Disappointing as it is, the hardly diminishing fad for paid sex in this country should be no reason to abandon preventive efforts. As the special law was mainly aimed at eliminating human rights abuses at brothels, the Ministry of Gender Equality and Family and the police have attained considerable progress in this regard. Rather, the partial success points to the need to continue to enforce laws and enlighten people. Changing long-held customs and consciousness requires prolonged strenuous efforts.
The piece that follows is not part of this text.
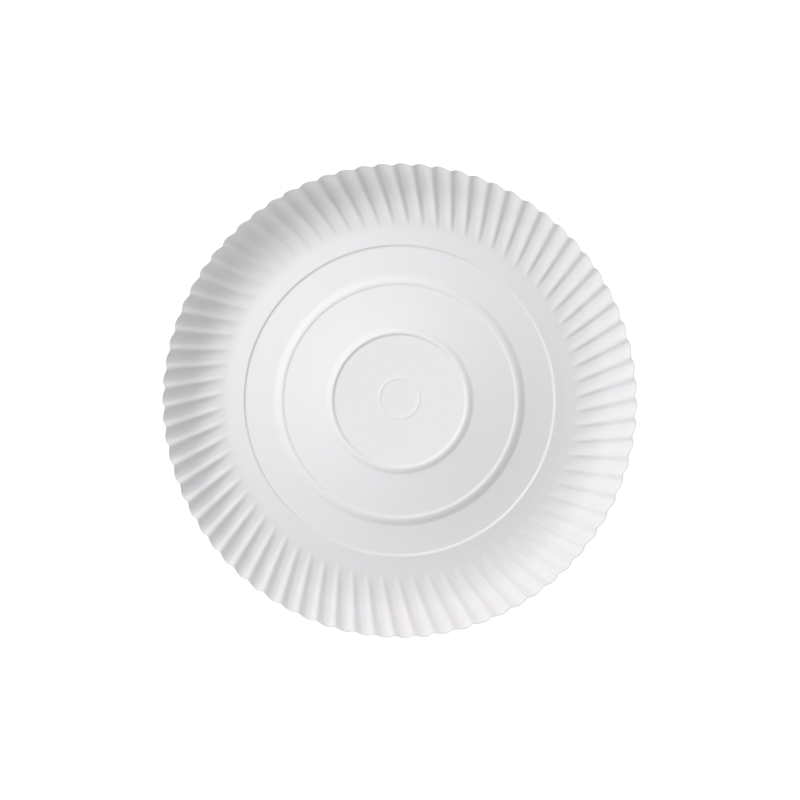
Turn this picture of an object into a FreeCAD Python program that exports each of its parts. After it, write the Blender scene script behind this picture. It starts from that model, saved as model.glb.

And the one-year report card clearly shows what has to be done. First, the government should step up surveillance on the ``invisible'' prostitution that has infiltrated residential areas. Second, it ought to provide more effective rehabilitation programs to help more former prostitutes start new lives. The existing self-support training course has produced quite a few cases of successful transitions to normal life but needs to be more systematic for real changes.

Now is the time for Koreans to get rid of the old tradition of providing commercial sex as a means of entertaining others - or ourselves. If sexual energy itself is natural and needs not be restrained, a more fundamental way could be to drop the nation's two-faced perception of sex and bring it to a more open and brighter space.